A thought for the Shabbos table:
In reference to this week's parshah (Nitzavim), Midrash tells the story of Reb Eliezer ben Horkenos. In this famous incident, Reb Eliezer chose to steadfastedly teach his view of a given halacha. While his view was indeed correct, as evidenced by various occcurences, his view was in opposition to the view held by the other chachamim. After being excommunicated, Reb Eliezer came to understood the error of his ways.
The question that comes readily is what error could there be in expounding the correct view?! If something is right, it's right! Yet we all understand that often multiple truths co-exist, and this situation is certainly true of Torah itself. Moreover, this situation is precisely the reason for the dictate that the majority view in Torah is the correct one, in order to prevent both the confusion and disharmony that results from competing perspectives. To put it differently, while the Torah consists of multiple truths, one truth must prevail for a given topic, even as the validity of the countering truths is acknowledged. That is why Reb Eliezer was excommunicated: by persisting to teach his view of the given halacha, he ran counter to the dictate to must abide by the majority rule.
Views come and go in popularity, i.e., truths shift with time. The same event can be viewed differently by its participants based on their perspective at a given moment. Underlying the concept of the majority rule is that multiple views will always co-exist, but one must prevail and inform one's actions. To disobey this concept is to leave oneself open to a fracturing of the community: arguments ensure, people take sides, and a cloud of doubt develops over the majority opinion. Conversely, when the majority view is upheld, even the less popular views garner respect, because they win favour by virtue of comparison- this opinion in relation to this opinion has merit, etc.

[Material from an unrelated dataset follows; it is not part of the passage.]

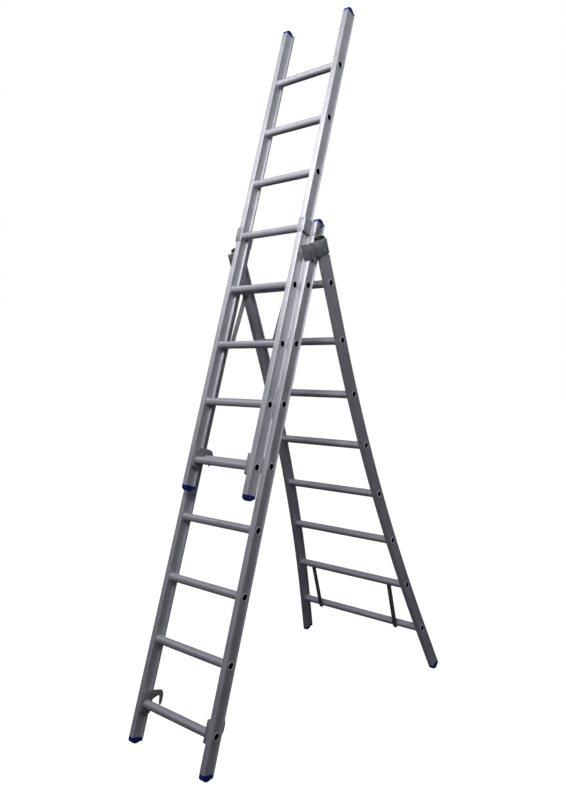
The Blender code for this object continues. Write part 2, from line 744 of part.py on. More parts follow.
def build_upper():
    """Upper section: hooks on the middle one, and slides up along it."""
    outer = WIDTH_UPPER / 2
    add_rungs("upper", UPPER, lambda z: outer, lambda n: (RUNG_COUNT - n) * RUNG_PITCH)
    for word, side in SIDES:
        straight_stile(f"upper_stile_{word}", UPPER, WIDTH_UPPER, side,
                       UPPER_BELOW, UPPER_ABOVE)
        outline = stile_outline(outer, side)
        plug = cavity_outline(outer, side, GAP)
        add_cap(f"upper_top_cap_{word}", UPPER, outline, plug, RUNG_RUN + UPPER_ABOVE, 1,
                BLUE_PLASTIC)
        add_cap(f"upper_bottom_cap_{word}", UPPER, outline, plug, -UPPER_BELOW, -1,
                BLUE_PLASTIC, skirt=LOWER_CAP_SKIRT, dome=LOWER_CAP_DOME)
        add_hook(f"upper_hook_{word}", UPPER, WIDTH_UPPER, side, upper_hook_outline())


def build_middle():
    """Middle section: stands on the floor and carries the other two."""
    outer = WIDTH_MIDDLE / 2
    add_rungs("middle", MIDDLE, lambda z: outer, lambda n: (RUNG_COUNT - n) * RUNG_PITCH)
    for word, side in SIDES:
        stile = straight_stile(f"middle_stile_{word}", MIDDLE, WIDTH_MIDDLE, side,
                               MIDDLE_BELOW, MIDDLE_ABOVE)
        outline = stile_outline(outer, side)
        plug = cavity_outline(outer, side, GAP)
        add_cap(f"middle_top_cap_{word}", MIDDLE, outline, plug, RUNG_RUN + MIDDLE_ABOVE, 1,
                BLUE_PLASTIC, plug_depth=SHORT_PLUG)
        add_cap(f"middle_foot_{word}", MIDDLE, outline, plug, -MIDDLE_BELOW, -1,
                BLUE_PLASTIC, skirt=FOOT_SKIRT, dome=FOOT_DOME, stands=True)
        add_hook(f"middle_hook_{word}", MIDDLE, WIDTH_MIDDLE, side, MIDDLE_HOOK)
        add_stay(f"middle_stay_{word}", MIDDLE, side * MIDDLE_STAY_X,
                 (RUNG_COUNT - 2) * RUNG_PITCH)
        add_buffer(f"buffer_{word}", side)
        guide, guide_hole = add_guide(f"guide_{word}", side)
        boolean(stile, guide_hole)
        ends = sorted((side * (outer - STILE_THICK - CUT_PAST), side * (outer + CUT_PAST)))
        pivot = round_bar_mesh(f"pivot_hole_{word}", BOLT_RADIUS + GAP, *ends, BOLT_SIDES)
        pivot.transform(Matrix.Translation((0.0, 0.0, RUNG_RUN + PIVOT_ABOVE)))
        boolean(stile, cutter(f"pivot_hole_{word}", pivot, MIDDLE))
        add_guide_bolt(f"guide_bolt_{word}", side)
        add_hinge_bolt(f"hinge_bolt_{word}", side)


def build_rear():
    """Rear section: swings on the hinge, with stiles that spread towards the floor."""
    add_rungs("rear", REAR, rear_half_width, rear_rung_z, PLANE_SPACING, rear_slope)
    outer = WIDTH_REAR / 2
    for word, side in SIDES:
        stile = shift_to_rear_plane(rear_stile(f"rear_stile_{word}", side))
        for modifier in stile.modifiers:
            shift_to_rear_plane(modifier.object)
        plug = cavity_outline(outer, side, GAP)
        add_cap(f"rear_top_cap_{word}", REAR, stile_outline(outer, side, False, False),
                plug, REAR_ABOVE_PIVOT, 1, BLACK_PLASTIC, skirt=PLUG_SKIRT, dome=PLUG_DOME,
                y=PLANE_SPACING)
        add_cap(f"rear_foot_{word}", REAR, stile_outline(outer, side), plug,
                rear_rung_z(RUNG_COUNT) - REAR_BELOW, -1, BLUE_PLASTIC, skirt=FOOT_SKIRT,
                dome=FOOT_DOME, side=side, y=PLANE_SPACING, spreads=True, stands=True)
        add_bracket(f"hinge_bracket_{word}", side)
        add_stay(f"rear_stay_{word}", REAR, side * REAR_STAY_X, rear_rung_z(RUNG_COUNT),
                 PLANE_SPACING)


build_upper()
build_middle()
build_rear()
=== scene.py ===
"""Looks of the three-section combination ladder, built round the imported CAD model.

Every visible piece is made in the frame of its section: x across, y to the rear and z up
along the stiles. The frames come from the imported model's joints and nodes.
"""

import json
import math

import bmesh
import bpy
from mathutils import Matrix, Vector


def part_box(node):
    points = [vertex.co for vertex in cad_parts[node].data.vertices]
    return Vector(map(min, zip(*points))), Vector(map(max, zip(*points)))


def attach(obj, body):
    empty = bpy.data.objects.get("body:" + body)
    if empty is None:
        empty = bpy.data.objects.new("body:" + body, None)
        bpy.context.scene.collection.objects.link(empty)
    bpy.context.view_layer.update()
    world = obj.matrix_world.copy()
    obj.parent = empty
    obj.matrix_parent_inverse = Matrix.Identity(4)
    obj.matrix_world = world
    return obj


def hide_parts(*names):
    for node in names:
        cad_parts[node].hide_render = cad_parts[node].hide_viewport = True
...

In short, conformity to the majority view results in respect for all. We would do well to extrapolate from this and apply it to our everyday, hum-drum lives. When faced with arguing our point ad nauseum, we should rather take pause and consider the opposing view in relation to our own. When such pause is taken, often meritous characteristics of the opposing view are found. Such an application of Torah then, results in increased harmony in all our relationships- and increased wisdom. As the adage goes, wise is the man who learns from everyone (and everything).